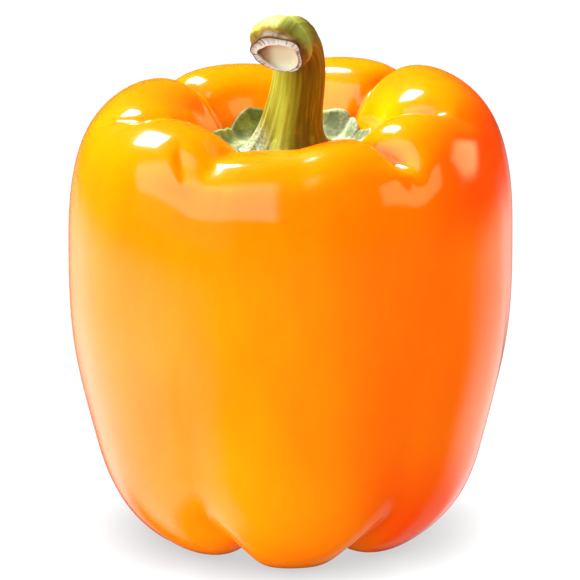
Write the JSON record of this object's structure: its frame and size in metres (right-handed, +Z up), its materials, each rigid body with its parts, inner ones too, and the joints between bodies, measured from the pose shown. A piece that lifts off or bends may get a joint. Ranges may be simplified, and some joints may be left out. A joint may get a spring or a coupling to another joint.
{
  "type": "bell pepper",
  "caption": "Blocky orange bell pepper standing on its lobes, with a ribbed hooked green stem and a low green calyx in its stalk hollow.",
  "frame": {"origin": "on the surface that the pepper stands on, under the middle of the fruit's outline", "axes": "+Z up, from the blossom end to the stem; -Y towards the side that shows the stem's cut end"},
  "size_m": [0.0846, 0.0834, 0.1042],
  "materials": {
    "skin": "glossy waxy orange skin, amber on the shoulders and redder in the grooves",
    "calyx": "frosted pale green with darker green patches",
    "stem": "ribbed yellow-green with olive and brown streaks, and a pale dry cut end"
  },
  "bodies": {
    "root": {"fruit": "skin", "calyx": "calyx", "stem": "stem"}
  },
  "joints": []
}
----------------
### Instructions to follow
Word for word, quote all of the data above.

### Problem solution
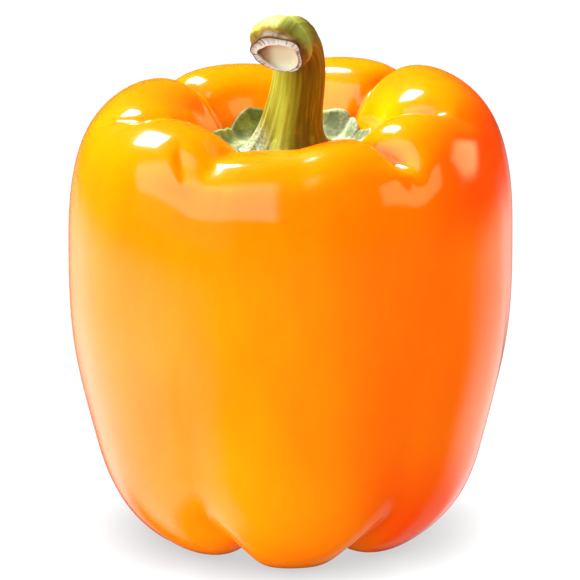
Write the JSON record of this object's structure: its frame and size in metres (right-handed, +Z up), its materials, each rigid body with its parts, inner ones too, and the joints between bodies, measured from the pose shown. A piece that lifts off or bends may get a joint. Ranges may be simplified, and some joints may be left out. A joint may get a spring or a coupling to another joint.
{
  "type": "bell pepper",
  "caption": "Blocky orange bell pepper standing on its lobes, with a ribbed hooked green stem and a low green calyx in its stalk hollow.",
  "frame": {"origin": "on the surface that the pepper stands on, under the middle of the fruit's outline", "axes": "+Z up, from the blossom end to the stem; -Y towards the side that shows the stem's cut end"},
  "size_m": [0.0846, 0.0834, 0.1042],
  "materials": {
    "skin": "glossy waxy orange skin, amber on the shoulders and redder in the grooves",
    "calyx": "frosted pale green with darker green patches",
    "stem": "ribbed yellow-green with olive and brown streaks, and a pale dry cut end"
  },
  "bodies": {
    "root": {"fruit": "skin", "calyx": "calyx", "stem": "stem"}
  },
  "joints": []
}